## TO BE DONE
Reproduce all lines of the listing below in which the word "degrees" occurs.
*** SUPPLIED RECORDS
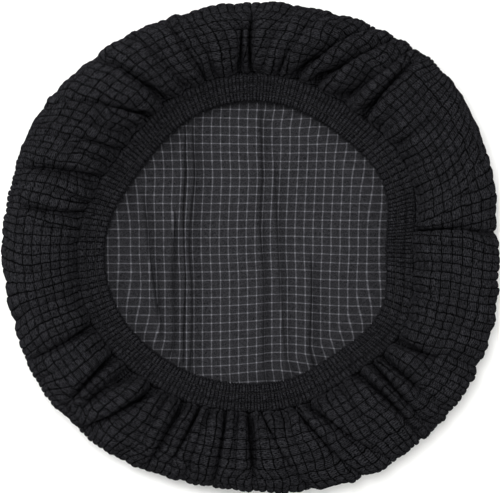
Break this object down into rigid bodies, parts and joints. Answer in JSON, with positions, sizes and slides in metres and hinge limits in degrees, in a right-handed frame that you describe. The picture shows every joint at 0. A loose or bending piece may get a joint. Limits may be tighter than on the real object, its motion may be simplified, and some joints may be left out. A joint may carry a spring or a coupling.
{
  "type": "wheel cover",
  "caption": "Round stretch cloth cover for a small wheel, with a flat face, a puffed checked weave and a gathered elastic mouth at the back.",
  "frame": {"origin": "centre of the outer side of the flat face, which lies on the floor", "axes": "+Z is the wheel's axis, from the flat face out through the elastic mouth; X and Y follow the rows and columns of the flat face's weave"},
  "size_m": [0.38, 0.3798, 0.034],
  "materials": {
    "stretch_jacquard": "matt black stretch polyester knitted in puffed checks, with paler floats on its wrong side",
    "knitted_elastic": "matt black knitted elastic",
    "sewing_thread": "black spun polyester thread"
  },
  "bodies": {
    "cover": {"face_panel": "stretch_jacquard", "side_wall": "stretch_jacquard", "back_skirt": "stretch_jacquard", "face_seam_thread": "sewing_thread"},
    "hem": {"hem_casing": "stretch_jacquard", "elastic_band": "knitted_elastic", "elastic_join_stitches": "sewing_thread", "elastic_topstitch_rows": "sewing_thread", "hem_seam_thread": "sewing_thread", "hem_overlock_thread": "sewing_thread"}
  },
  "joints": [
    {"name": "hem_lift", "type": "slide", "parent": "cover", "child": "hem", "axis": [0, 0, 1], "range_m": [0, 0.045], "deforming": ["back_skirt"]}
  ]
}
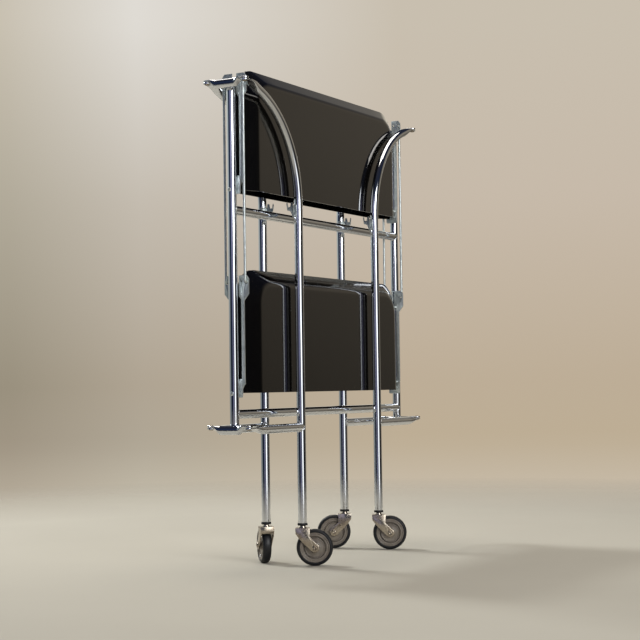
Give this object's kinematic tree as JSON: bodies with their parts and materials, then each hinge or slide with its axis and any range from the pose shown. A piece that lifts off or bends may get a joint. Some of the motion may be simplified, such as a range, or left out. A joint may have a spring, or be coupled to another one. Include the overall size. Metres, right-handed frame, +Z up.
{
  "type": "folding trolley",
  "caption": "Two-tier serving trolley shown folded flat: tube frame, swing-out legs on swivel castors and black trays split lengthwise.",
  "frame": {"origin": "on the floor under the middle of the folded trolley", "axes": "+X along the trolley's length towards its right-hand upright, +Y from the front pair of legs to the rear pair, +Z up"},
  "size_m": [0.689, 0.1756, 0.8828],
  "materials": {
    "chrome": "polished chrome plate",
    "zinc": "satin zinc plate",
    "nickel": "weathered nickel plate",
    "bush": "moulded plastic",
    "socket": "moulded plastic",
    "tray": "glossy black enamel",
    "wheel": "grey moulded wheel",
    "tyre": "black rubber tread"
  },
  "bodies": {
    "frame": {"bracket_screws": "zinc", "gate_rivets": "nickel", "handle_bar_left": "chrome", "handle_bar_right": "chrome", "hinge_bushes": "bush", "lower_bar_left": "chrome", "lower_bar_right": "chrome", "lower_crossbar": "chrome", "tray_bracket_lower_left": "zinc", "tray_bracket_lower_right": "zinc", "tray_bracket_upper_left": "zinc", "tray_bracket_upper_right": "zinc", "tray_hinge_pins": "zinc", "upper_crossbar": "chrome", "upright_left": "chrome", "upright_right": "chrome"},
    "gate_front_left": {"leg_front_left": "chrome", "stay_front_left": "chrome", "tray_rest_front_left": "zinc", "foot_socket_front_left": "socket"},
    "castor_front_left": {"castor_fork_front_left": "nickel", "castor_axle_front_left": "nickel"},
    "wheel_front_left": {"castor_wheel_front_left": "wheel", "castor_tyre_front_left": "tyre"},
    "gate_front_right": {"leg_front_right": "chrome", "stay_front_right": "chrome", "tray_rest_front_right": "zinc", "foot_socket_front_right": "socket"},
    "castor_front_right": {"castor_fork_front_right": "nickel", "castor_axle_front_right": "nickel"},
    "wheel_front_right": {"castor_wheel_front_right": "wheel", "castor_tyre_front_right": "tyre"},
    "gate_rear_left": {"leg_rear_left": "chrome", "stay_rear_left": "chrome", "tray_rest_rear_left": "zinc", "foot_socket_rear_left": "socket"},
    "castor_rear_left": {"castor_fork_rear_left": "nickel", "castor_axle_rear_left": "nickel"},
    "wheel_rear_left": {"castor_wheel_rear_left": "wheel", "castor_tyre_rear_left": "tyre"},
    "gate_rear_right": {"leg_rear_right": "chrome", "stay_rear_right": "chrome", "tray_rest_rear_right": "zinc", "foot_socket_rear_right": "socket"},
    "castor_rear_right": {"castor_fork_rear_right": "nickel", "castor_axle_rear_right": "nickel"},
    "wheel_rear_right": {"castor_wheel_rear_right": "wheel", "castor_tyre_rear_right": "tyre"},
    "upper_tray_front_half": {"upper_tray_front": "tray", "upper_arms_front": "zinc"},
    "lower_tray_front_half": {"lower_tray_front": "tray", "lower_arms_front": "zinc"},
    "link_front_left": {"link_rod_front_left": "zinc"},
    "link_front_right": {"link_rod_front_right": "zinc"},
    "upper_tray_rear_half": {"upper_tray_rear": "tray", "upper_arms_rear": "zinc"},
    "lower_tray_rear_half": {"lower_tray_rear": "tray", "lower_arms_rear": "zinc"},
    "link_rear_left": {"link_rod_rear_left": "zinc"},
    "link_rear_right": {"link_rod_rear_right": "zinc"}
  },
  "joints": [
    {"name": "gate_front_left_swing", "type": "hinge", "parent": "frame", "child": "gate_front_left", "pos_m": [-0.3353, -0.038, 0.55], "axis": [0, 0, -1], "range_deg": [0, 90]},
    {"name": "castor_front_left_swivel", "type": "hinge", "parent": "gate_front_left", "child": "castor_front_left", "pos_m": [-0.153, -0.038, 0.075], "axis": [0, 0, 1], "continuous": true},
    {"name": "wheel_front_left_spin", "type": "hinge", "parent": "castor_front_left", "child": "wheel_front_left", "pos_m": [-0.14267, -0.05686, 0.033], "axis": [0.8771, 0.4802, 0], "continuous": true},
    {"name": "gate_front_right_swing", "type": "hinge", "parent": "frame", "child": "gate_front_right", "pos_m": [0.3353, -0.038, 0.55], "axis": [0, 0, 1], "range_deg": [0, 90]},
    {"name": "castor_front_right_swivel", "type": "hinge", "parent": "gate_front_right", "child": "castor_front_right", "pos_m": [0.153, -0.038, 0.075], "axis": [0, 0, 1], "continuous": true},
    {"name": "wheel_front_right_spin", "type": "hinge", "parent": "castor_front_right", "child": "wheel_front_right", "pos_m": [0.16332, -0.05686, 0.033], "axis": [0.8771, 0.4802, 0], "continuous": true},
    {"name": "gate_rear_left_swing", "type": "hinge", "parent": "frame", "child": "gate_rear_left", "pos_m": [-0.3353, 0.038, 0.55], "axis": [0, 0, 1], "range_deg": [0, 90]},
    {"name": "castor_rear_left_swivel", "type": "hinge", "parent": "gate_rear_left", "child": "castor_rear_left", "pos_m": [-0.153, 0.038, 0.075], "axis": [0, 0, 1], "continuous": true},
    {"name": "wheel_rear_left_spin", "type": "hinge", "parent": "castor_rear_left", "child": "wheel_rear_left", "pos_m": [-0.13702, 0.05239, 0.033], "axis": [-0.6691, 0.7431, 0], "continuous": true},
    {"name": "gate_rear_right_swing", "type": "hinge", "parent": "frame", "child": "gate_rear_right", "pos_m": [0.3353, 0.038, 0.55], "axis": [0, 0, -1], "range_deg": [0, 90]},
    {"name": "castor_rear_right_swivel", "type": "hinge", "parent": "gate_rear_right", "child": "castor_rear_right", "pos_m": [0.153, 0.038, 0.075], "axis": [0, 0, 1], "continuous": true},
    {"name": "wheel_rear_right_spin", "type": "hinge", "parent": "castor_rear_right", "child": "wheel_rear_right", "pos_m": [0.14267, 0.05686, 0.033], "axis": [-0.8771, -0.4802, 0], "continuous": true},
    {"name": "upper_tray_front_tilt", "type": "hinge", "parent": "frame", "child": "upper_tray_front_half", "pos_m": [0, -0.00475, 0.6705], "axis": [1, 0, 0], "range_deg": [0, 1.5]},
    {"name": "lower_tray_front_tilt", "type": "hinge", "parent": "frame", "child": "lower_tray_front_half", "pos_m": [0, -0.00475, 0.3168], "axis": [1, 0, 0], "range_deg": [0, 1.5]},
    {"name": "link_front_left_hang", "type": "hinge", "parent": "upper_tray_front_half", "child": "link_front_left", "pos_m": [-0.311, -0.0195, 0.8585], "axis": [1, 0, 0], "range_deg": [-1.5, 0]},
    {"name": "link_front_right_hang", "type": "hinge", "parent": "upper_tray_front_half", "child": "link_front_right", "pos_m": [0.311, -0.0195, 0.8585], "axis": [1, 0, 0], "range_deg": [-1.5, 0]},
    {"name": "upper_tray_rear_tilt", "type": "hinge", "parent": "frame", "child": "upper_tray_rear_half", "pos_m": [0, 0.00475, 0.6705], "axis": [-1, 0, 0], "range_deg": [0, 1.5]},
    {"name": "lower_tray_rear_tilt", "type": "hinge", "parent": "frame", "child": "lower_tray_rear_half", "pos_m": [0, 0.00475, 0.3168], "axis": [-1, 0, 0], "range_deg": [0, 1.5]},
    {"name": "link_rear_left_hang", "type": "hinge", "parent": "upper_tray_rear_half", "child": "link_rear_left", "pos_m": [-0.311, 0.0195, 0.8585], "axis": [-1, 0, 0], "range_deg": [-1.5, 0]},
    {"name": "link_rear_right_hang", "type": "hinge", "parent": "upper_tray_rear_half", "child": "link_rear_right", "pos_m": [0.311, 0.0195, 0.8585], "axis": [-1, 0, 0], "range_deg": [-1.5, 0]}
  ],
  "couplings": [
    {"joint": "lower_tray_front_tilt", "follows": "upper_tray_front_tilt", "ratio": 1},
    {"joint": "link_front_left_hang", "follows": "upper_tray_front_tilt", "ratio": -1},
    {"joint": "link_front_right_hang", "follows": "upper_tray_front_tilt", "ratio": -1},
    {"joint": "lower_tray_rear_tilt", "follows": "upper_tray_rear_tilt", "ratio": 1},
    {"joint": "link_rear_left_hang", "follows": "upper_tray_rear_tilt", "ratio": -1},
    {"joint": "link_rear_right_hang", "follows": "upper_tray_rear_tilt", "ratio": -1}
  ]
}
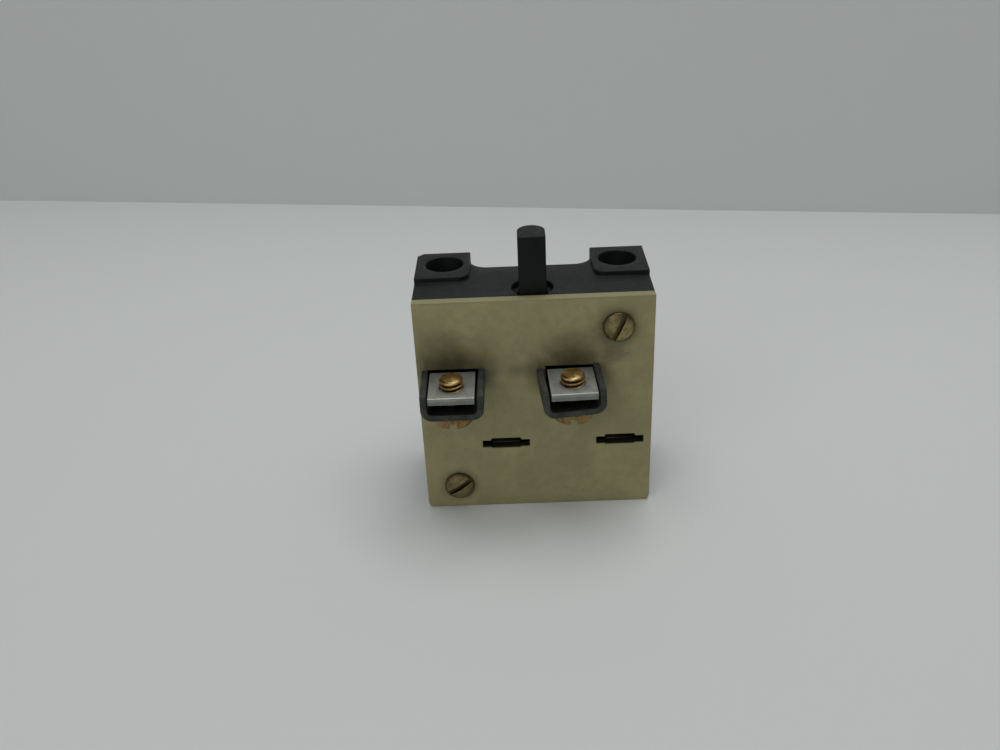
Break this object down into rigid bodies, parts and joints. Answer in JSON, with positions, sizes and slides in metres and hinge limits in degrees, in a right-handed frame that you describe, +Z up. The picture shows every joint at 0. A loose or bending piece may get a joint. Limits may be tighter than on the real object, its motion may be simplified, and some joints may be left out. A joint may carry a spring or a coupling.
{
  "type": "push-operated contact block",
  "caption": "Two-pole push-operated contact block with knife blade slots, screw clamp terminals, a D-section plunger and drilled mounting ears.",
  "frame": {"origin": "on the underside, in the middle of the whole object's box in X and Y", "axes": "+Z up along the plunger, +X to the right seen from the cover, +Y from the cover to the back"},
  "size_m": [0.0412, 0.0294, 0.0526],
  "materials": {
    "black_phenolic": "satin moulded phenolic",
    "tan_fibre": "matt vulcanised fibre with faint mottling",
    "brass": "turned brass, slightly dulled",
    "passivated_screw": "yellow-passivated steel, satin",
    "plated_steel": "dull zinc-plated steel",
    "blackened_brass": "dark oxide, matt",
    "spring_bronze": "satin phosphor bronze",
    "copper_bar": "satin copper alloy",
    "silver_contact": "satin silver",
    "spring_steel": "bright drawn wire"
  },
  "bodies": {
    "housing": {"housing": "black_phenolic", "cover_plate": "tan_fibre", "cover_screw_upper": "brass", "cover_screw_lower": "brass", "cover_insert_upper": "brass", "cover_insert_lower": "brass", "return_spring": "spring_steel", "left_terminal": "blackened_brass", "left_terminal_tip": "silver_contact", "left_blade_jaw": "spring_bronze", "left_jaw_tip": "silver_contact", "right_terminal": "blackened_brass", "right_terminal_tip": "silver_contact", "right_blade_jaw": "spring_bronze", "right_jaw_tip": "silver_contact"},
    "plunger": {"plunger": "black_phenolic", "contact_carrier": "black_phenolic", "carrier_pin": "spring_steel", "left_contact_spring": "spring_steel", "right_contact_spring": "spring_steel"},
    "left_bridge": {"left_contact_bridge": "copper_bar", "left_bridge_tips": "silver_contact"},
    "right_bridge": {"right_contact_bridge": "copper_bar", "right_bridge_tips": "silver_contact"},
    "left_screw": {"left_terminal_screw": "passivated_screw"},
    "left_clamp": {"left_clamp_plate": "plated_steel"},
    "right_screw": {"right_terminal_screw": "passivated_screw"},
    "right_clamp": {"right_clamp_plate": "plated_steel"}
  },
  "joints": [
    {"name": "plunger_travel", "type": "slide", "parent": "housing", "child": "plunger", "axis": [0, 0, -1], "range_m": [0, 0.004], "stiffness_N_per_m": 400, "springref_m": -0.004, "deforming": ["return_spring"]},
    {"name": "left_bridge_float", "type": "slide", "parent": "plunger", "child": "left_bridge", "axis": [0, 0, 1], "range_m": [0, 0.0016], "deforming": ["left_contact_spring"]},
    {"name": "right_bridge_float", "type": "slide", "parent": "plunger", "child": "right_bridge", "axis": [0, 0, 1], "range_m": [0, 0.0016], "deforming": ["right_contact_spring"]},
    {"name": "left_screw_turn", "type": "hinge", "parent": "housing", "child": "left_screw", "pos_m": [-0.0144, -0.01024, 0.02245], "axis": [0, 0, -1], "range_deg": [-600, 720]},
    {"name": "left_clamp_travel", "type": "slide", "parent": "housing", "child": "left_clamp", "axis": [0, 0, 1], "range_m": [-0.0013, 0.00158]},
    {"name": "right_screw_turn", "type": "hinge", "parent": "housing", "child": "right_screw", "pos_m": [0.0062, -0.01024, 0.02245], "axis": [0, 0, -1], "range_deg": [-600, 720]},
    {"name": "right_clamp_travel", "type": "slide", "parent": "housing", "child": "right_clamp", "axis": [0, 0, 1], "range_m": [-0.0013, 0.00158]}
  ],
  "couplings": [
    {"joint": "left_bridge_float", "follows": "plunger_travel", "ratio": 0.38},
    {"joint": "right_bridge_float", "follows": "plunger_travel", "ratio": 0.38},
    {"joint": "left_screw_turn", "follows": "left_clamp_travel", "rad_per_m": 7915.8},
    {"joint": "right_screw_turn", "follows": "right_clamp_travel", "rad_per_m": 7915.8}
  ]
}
******
## PROBLEM SOLUTION
Break this object down into rigid bodies, parts and joints. Answer in JSON, with positions, sizes and slides in metres and hinge limits in degrees, in a right-handed frame that you describe. The picture shows every joint at 0. A loose or bending piece may get a joint. Limits may be tighter than on the real object, its motion may be simplified, and some joints may be left out. A joint may carry a spring or a coupling.
Break this object down into rigid bodies, parts and joints. Answer in JSON, with positions, sizes and slides in metres and hinge limits in degrees, in a right-handed frame that you describe, +Z up. The picture shows every joint at 0. A loose or bending piece may get a joint. Limits may be tighter than on the real object, its motion may be simplified, and some joints may be left out. A joint may carry a spring or a coupling.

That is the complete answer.